Consequently, the government will not be adopting the onerous and draconian laws of South Australia and New South Wales which some members of this Assembly have previously called for. As members would be aware, during the debate in the Assembly on serious organised crime last year, I announced the government’s intention to introduce amendments to strengthen the territory’s ability to combat serious organised crime.

The report also detailed possible legislative changes that the government could consider which could further strengthen the ACT’s stance against serious organised crime groups and their activities. The government has considered the commissioner’s advice in considering whether legislative amendments are needed in the territory.

Later this week, I will be introducing the Crimes (Serious Organised Crime) Amendment Bill 2010, which contains a suite of measured responses to combat serious organised crime. The bill seeks to introduce the offences of affray, participation in a criminal group and recruiting persons to participate in criminal activity. The bill also extends the concepts of criminal responsibility to reintroduce the concept of joint criminal enterprise and being knowingly concerned. The bill will strike a fair balance between the ability of police to disrupt serious organised crime where it occurs in the territory and ensuring the protection of fundamental human rights.

The commissioner’s report notes comments in the recent Australian parliamentary joint committee inquiry into the legislative arrangements to outlaw serious and organised crime. It was noted that it is more critical and effective to remove the financial motive of organised crime through confiscating proceeds of crime than dealing with issues such as control orders.

The commissioner’s advice also evaluates unexplained wealth provisions in other Australian jurisdictions and whether such schemes would be compatible in a human rights jurisdiction.

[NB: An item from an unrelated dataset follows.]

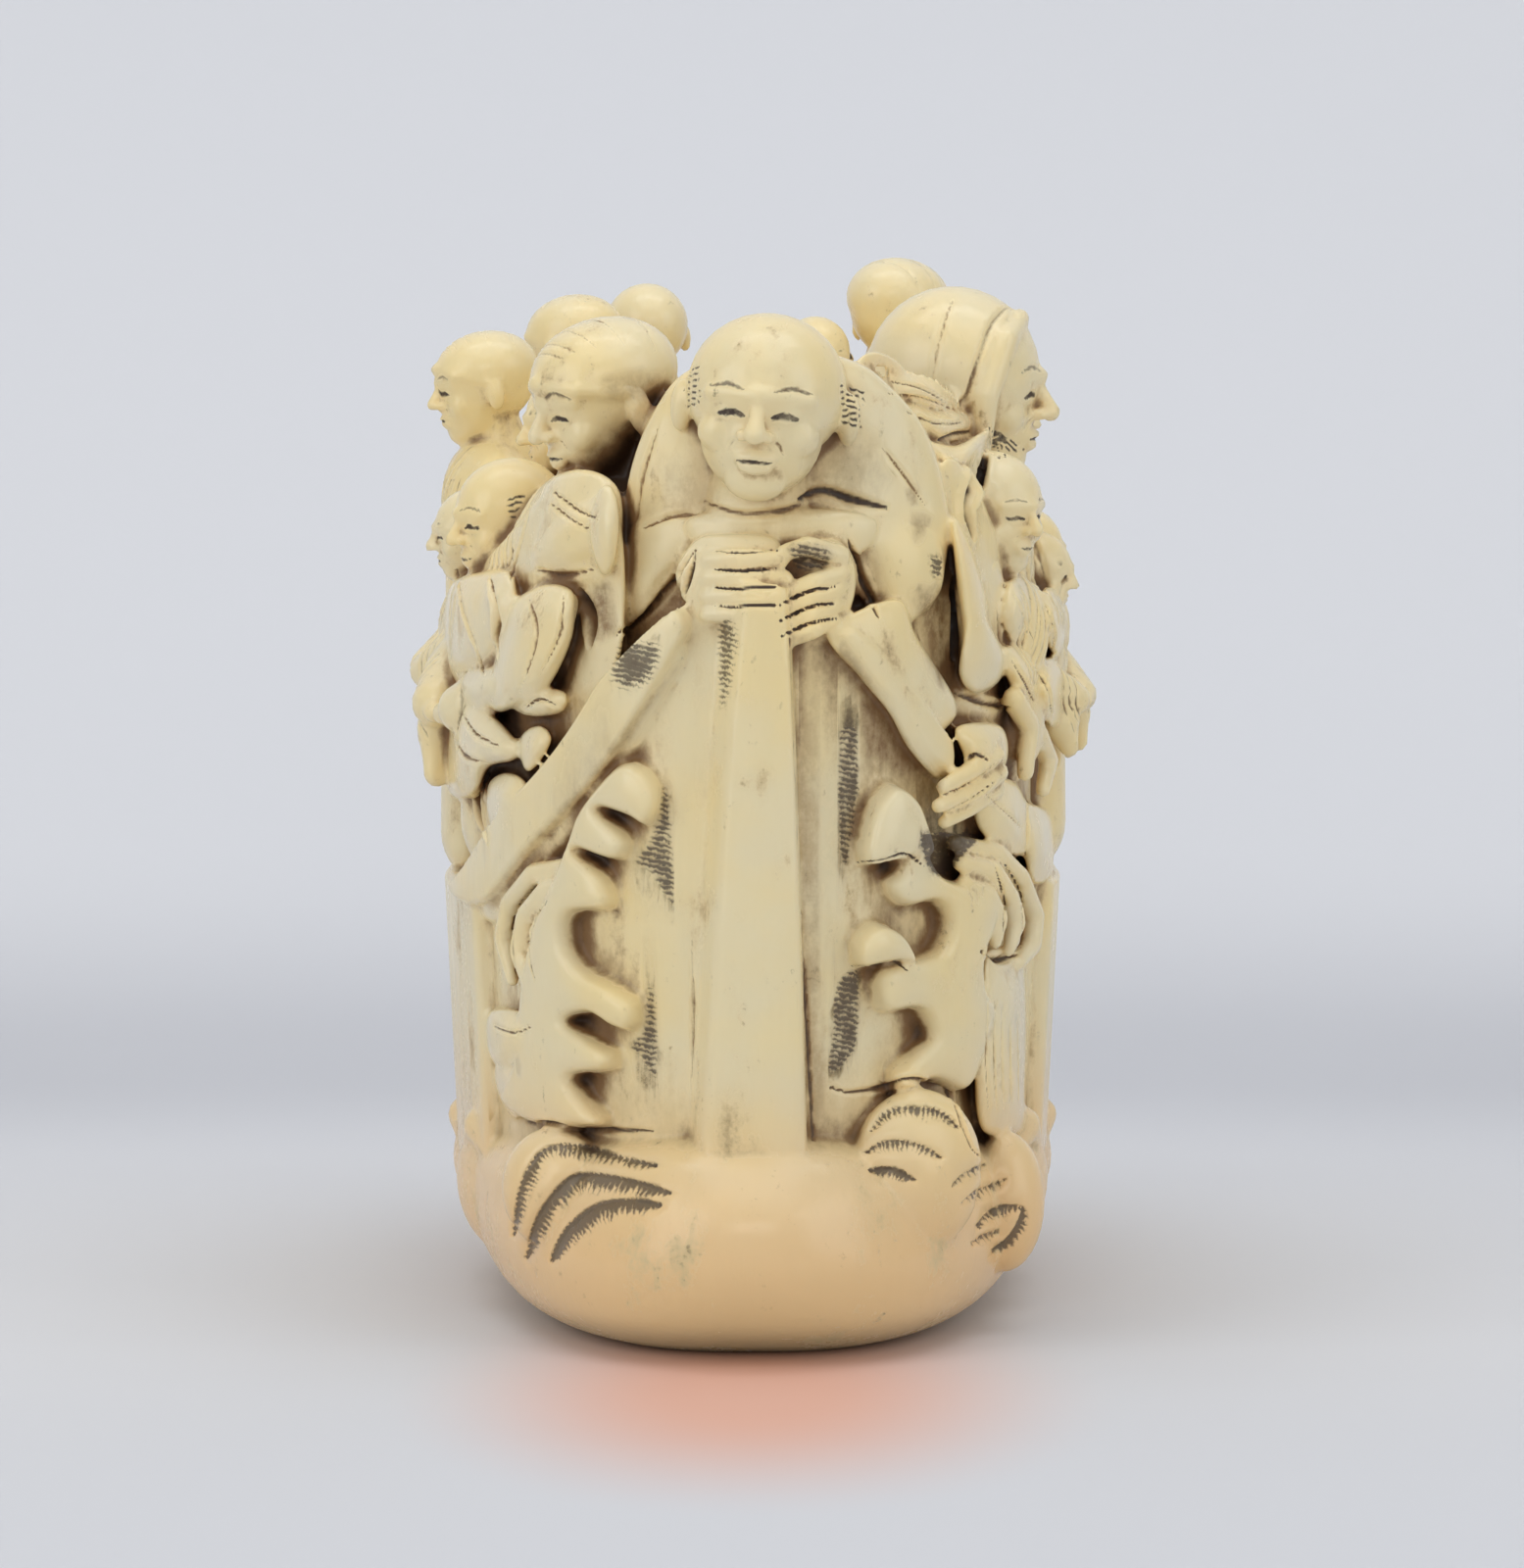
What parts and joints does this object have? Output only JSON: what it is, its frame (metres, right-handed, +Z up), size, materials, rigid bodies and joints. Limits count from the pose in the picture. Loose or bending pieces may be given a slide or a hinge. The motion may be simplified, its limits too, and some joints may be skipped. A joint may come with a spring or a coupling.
{
  "type": "ivory netsuke",
  "caption": "Carved ivory netsuke of a high-bowed boat crowded with robed passengers on a sea of clawed waves, with two cord holes underneath.",
  "frame": {"origin": "centre of the object's footprint, on the plane that its flat underside stands on", "axes": "+Z up, -Y towards the bow, +X to starboard"},
  "size_m": [0.0246, 0.0452, 0.037],
  "materials": {
    "ivory": "hand-carved ivory, polished to a soft gloss on the high places, with brown-black stain left in the cuts"
  },
  "bodies": {
    "root": {"boat_netsuke": "ivory"}
  },
  "joints": []
}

While the government is currently considering the best legislative approach to remove the financial incentive of engaging in organised crime, it is essential that this is done in a measured and considered manner. The government will undertake further work on this matter.

I would like to thank the Human Rights and Discrimination Commissioner, Dr Watchirs, for her detailed consideration and advice on this matter, and I invite all members to give it close reading.